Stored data

☆ ☆ ☆ ☆ ☆

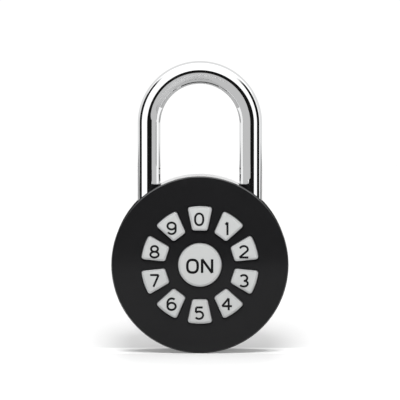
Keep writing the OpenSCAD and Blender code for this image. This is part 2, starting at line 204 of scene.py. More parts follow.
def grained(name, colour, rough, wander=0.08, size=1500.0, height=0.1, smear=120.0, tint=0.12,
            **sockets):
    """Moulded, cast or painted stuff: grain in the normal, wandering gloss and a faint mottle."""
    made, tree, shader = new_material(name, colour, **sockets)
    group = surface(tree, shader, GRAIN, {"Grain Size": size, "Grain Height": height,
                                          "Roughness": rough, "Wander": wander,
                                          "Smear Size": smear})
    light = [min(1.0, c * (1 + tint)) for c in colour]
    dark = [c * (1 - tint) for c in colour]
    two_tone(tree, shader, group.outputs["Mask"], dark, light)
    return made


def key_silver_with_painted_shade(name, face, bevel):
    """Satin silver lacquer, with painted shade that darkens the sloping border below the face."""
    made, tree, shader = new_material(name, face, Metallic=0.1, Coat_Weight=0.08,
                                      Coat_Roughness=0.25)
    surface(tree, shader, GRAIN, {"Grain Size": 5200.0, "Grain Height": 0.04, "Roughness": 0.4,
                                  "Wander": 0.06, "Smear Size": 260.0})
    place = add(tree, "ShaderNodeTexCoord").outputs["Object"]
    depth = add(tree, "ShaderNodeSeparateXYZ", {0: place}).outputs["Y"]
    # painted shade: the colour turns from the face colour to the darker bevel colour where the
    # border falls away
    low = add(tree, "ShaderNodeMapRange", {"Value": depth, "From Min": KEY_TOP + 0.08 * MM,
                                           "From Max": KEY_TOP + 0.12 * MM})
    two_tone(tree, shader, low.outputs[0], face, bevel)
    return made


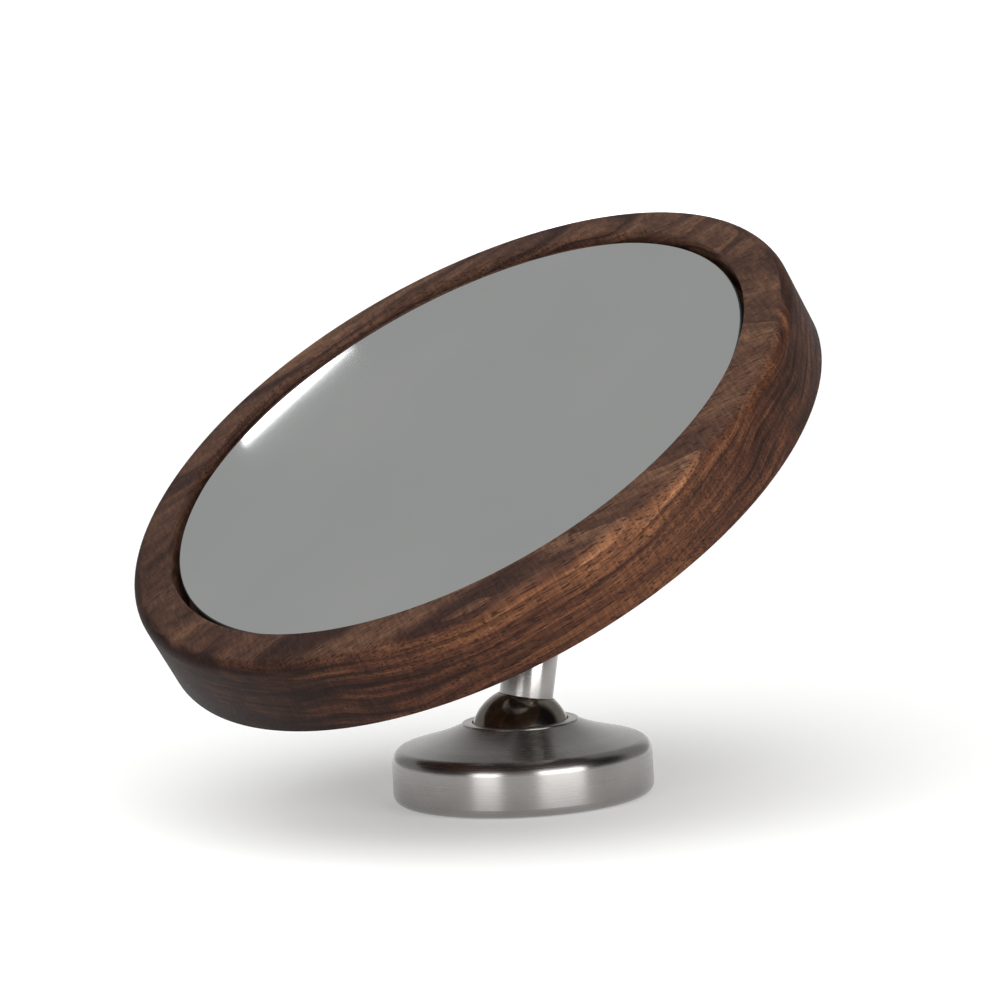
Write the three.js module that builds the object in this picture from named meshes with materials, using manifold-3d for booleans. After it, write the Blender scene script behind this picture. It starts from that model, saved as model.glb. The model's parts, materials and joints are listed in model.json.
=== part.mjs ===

☆ ☆ ☆ ☆ ☆

Return the listing above word for word.

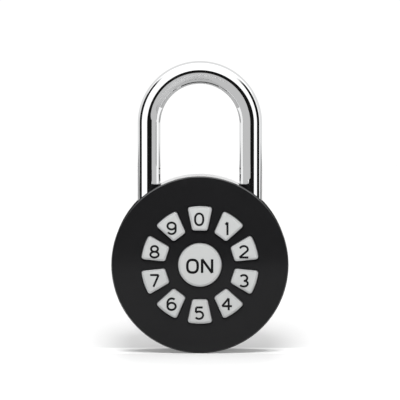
Keep writing the OpenSCAD and Blender code for this image. This is part 2, starting at line 204 of scene.py. More parts follow.
def grained(name, colour, rough, wander=0.08, size=1500.0, height=0.1, smear=120.0, tint=0.12,
            **sockets):
    """Moulded, cast or painted stuff: grain in the normal, wandering gloss and a faint mottle."""
    made, tree, shader = new_material(name, colour, **sockets)
    group = surface(tree, shader, GRAIN, {"Grain Size": size, "Grain Height": height,
                                          "Roughness": rough, "Wander": wander,
                                          "Smear Size": smear})
    light = [min(1.0, c * (1 + tint)) for c in colour]
    dark = [c * (1 - tint) for c in colour]
    two_tone(tree, shader, group.outputs["Mask"], dark, light)
    return made


def key_silver_with_painted_shade(name, face, bevel):
    """Satin silver lacquer, with painted shade that darkens the sloping border below the face."""
    made, tree, shader = new_material(name, face, Metallic=0.1, Coat_Weight=0.08,
                                      Coat_Roughness=0.25)
    surface(tree, shader, GRAIN, {"Grain Size": 5200.0, "Grain Height": 0.04, "Roughness": 0.4,
                                  "Wander": 0.06, "Smear Size": 260.0})
    place = add(tree, "ShaderNodeTexCoord").outputs["Object"]
    depth = add(tree, "ShaderNodeSeparateXYZ", {0: place}).outputs["Y"]
    # painted shade: the colour turns from the face colour to the darker bevel colour where the
    # border falls away
    low = add(tree, "ShaderNodeMapRange", {"Value": depth, "From Min": KEY_TOP + 0.08 * MM,
                                           "From Max": KEY_TOP + 0.12 * MM})
    two_tone(tree, shader, low.outputs[0], face, bevel)
    return made


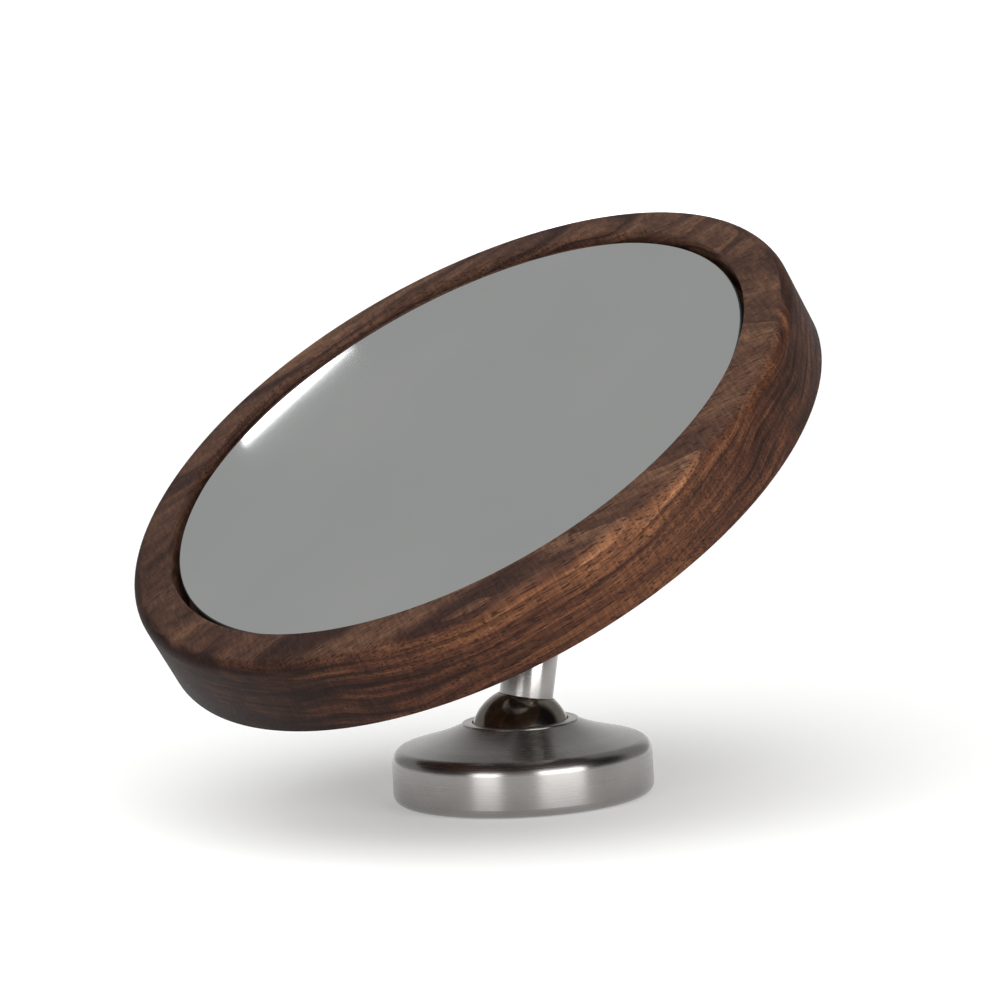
Write the three.js module that builds the object in this picture from named meshes with materials, using manifold-3d for booleans. After it, write the Blender scene script behind this picture. It starts from that model, saved as model.glb. The model's parts, materials and joints are listed in model.json.
=== part.mjs ===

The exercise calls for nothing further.